The financial crisis led Japanese companies to increase their cash and decrease capital spending. Furthermore, banks feel confident in financing these deals because Japanese companies are in strong financial shape. This in turn places these firms in an advantageous position to buy. Also, since the earthquake and tsunami that hit Japan earlier this year, companies have learned that need to be more diversified. Adding production facilities abroad and finding foreign suppliers will ensure that production will not halt if another natural disaster were to strike the nation. More and more companies are becoming convinced that without adding M&As to their business plan they will not achieve growth.
The Japanese corporate shopping spree is not over yet. Executives are struggling to maintain competitiveness and profitability in the domestic market because it is export-oriented and the yen is high. Therefore, the "build-or-buy" decision is increasingly becoming a "buy". With plentiful supplies of cash on hand, Japanese companies are looking to continue making global investments. All the successful deals so far are making other companies interested in going global.
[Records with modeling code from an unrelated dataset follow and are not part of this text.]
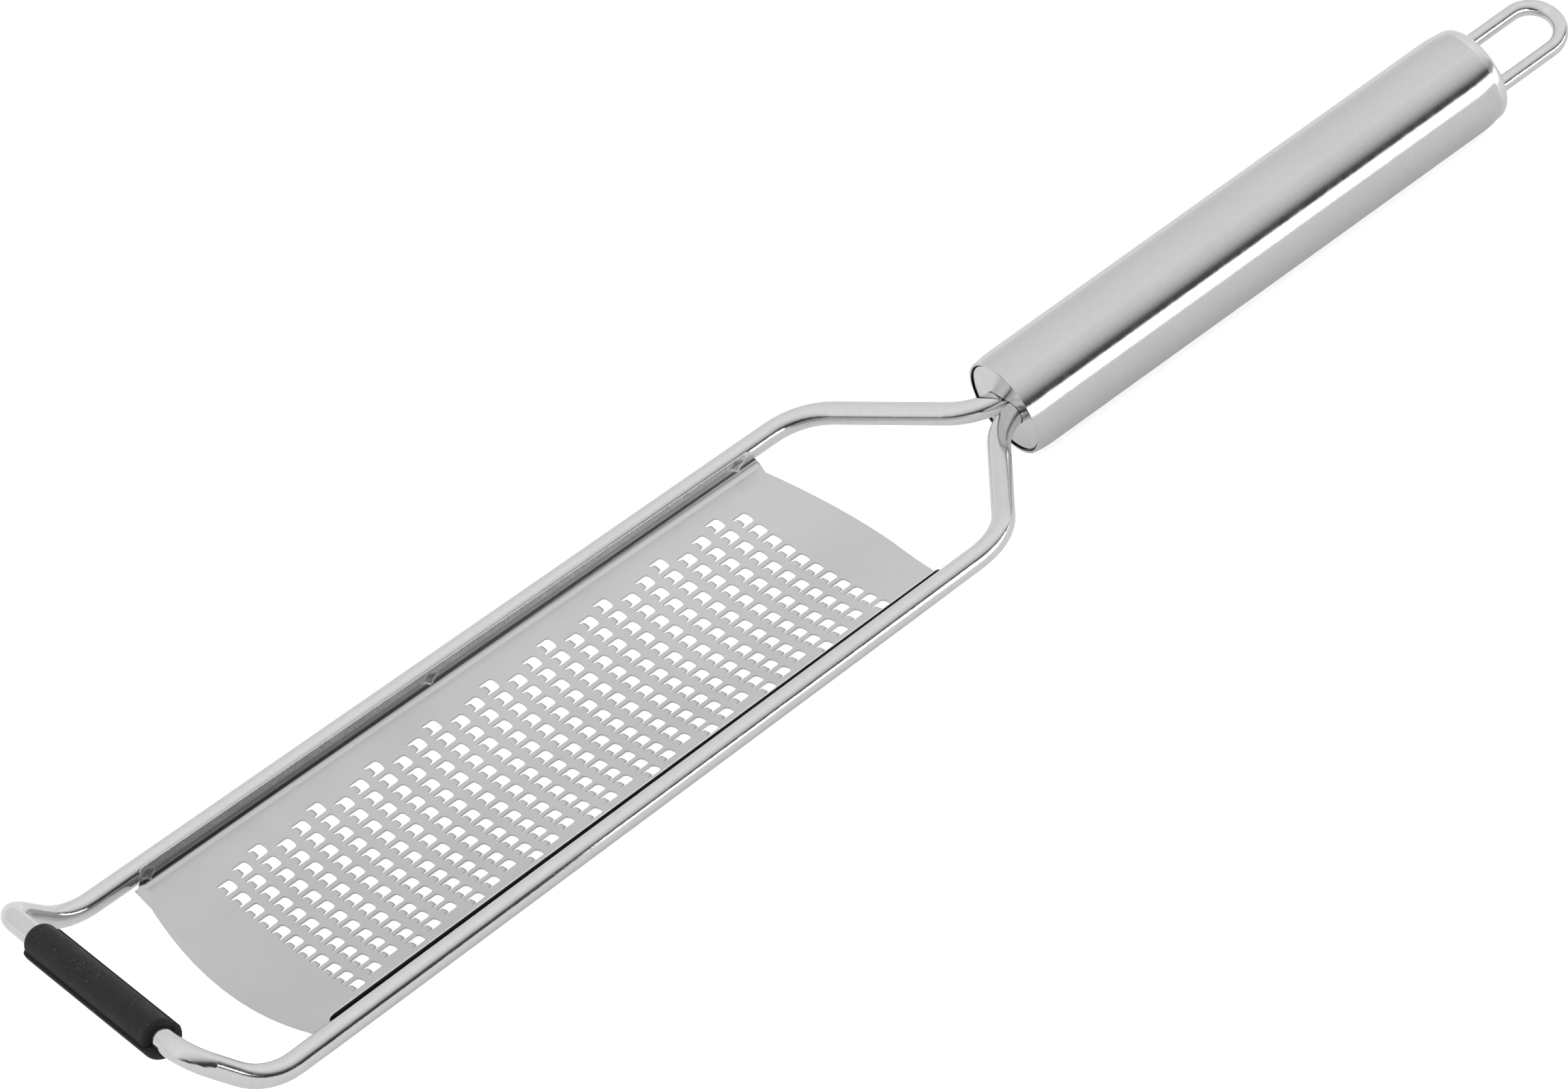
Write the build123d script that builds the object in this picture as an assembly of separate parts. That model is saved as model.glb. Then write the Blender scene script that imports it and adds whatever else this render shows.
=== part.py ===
from build123d import *
import os
from math import atan2, cos, degrees, radians, sqrt, tan

# Rasp zester: a bent wire frame, a toothed steel blade welded between its rails,
# a rubber foot on the nose, a tube handle with two end plugs and a hanging loop.
# X runs from the loop to the nose and Y across the blade. The teeth point to -Z.
# The origin is on the floor under the middle, and all sizes are millimetres.

# Wire frame
wire_diameter = 4.0
leg_gap = 0.1
leg_insertion = 16.0
neck_length = 21.9
neck_rise = 1.5
rail_length = 152.5
rail_half_width_at_neck = 29.4
rail_half_width_at_nose = 32.1
nose_reach = 9.3
nose_rise = 11.3
crossbar_half_width = 28.8
join_before_handle = 3.0
join_bend_radius = 12.5
neck_bend_radius = 12.0
nose_bend_radius = 11.5
corner_bend_radius = 6.0

# Blade
sheet_thickness = 0.3
blade_length = 128.1
blade_setback = 12.0
end_bulge = 3.0
ear_length_at_neck = 1.2
ear_length_at_nose = 0.4
ear_width = 2.4
trough_depth = 3.3
crease_drop = 1.3
flange_rise = 1.6
flange_setback = 1.5
flange_corner_radius = 0.8
weld_gap = 0.04

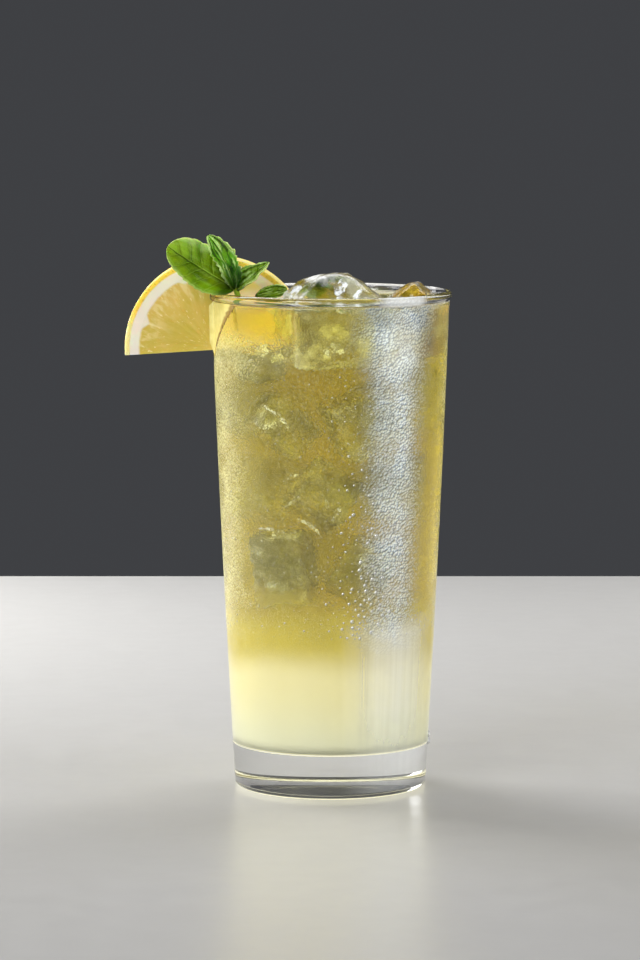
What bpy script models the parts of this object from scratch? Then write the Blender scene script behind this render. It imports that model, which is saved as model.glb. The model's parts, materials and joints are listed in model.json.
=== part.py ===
"""Tall glass of iced tea with ice, a half wheel of lemon on the rim and a sprig of mint.

The origin is the middle of the glass's underside, +Z is up, and -Y is the side that faces the viewer,
so the lemon hangs on the rim towards -X. Lengths are in metres, written as millimetres times MM.
"""
import math

import bmesh
import bpy
from mathutils import Euler, Matrix, Vector

MM = 0.001

# Glass: a slightly bowed taper on a thick clear foot, with a rolled bead at the brim
GLASS_HEIGHT = 160.0 * MM
FOOT_RADIUS = 30.8 * MM
BRIM_RADIUS = 38.25 * MM
WALL_BOW = 0.38 * MM
WALL = 2.0 * MM
FLOOR = 14.0 * MM
FOOT_ROUND = 2.0 * MM
FLOOR_ROUND = 4.0 * MM
BEAD_RADIUS = 1.35 * MM
BEAD_OVERHANG = 0.75 * MM
BEAD_TUCK = math.radians(-62.0)
GLASS_STEPS = 72
WALL_ROWS = 5
BEAD_STEPS = 8
CORNER_STEPS = 3
WELD = 0.01 * MM

# Touching pieces keep this much air between them
GAP = 0.3 * MM

# Edges sharper than this stay sharp in the shading
SHARP_EDGE = math.radians(35.0)

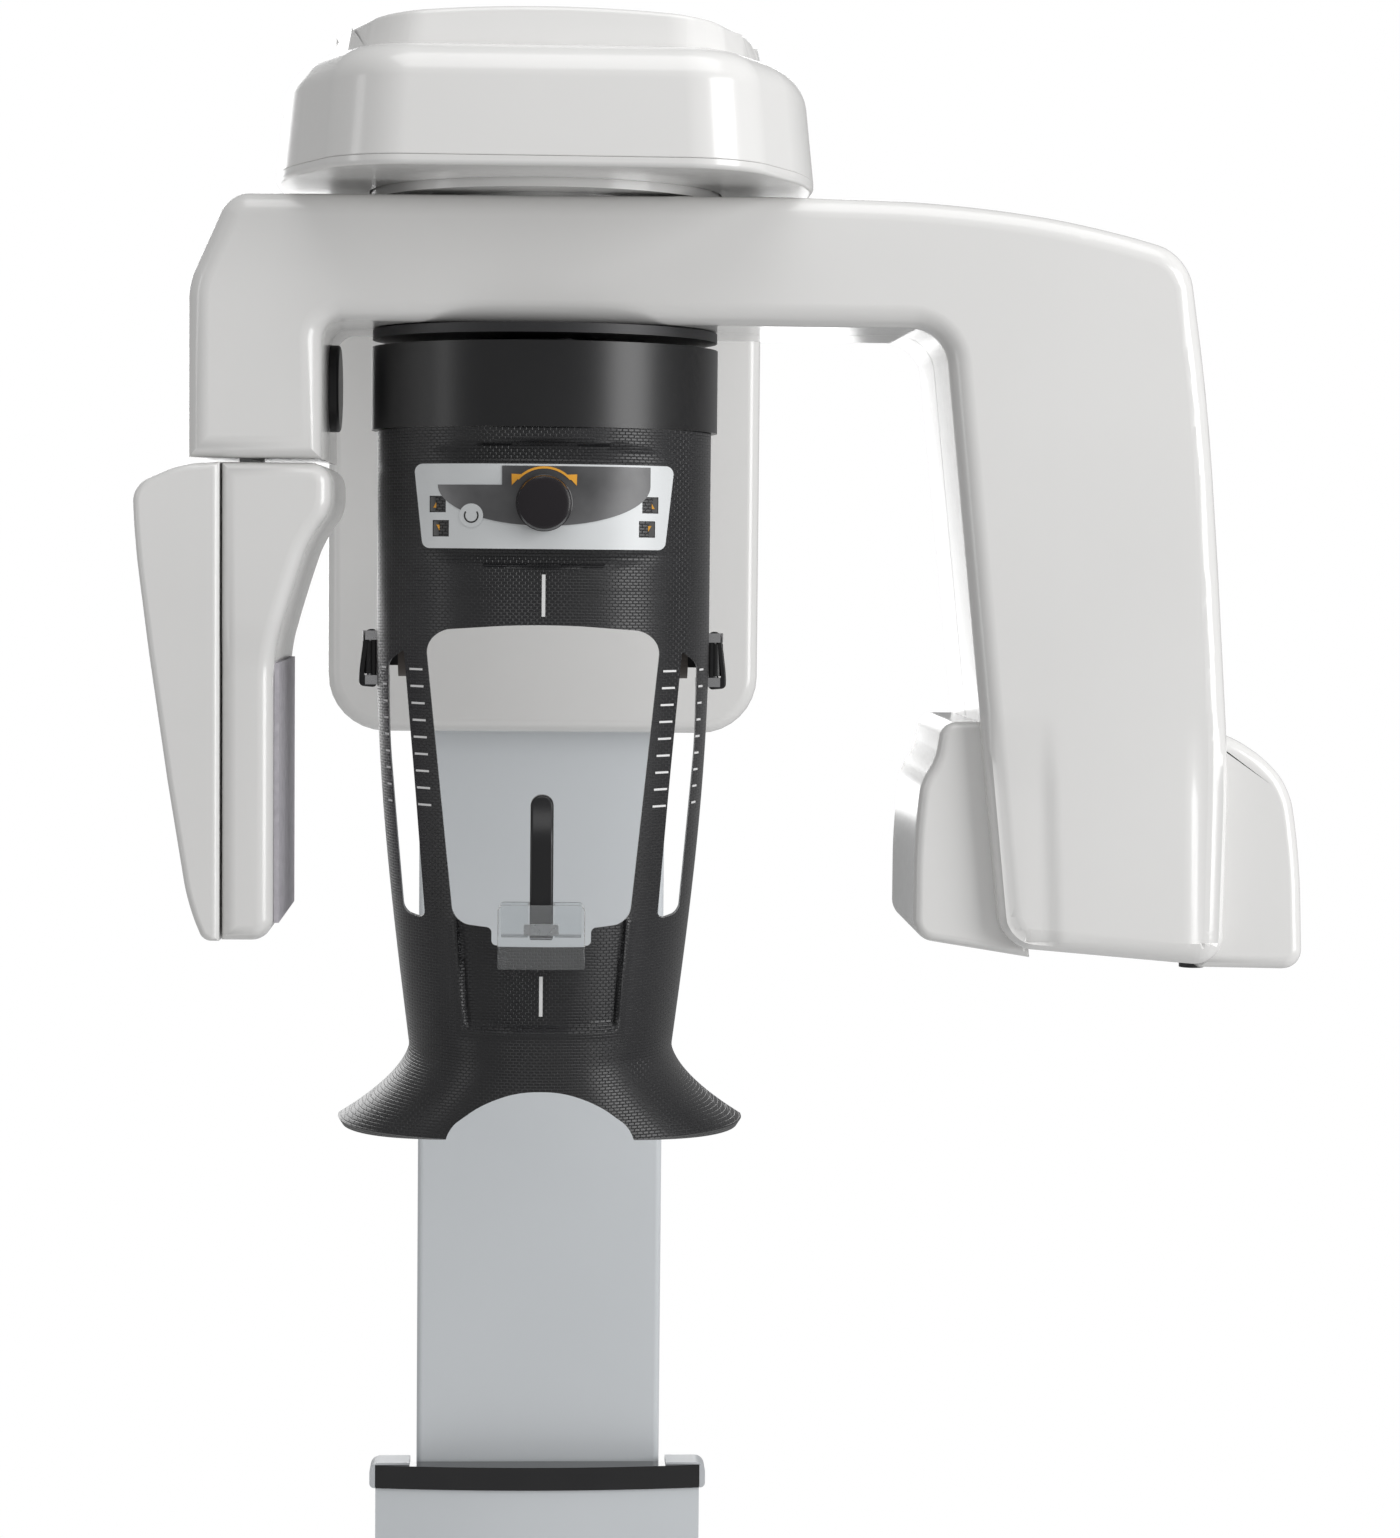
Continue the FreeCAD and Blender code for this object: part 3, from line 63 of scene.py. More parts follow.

Furthermore, companies are making decisions faster as they are gaining more experience in the field. These investments are welcomed by European firms as well because they are searching for buyers due to the region's debt problems.
For the Japanese society, it is a moment of unease and fear that Japan will follow other developed nations in hollowing out its industrial manufacturing and technology base and that there could be disastrous, longer-term consequences. So, is overseas M&A a solution for the problems of Japanese corporations? How great is the danger, and what will be the longer-term effects, of this globalization in Japan?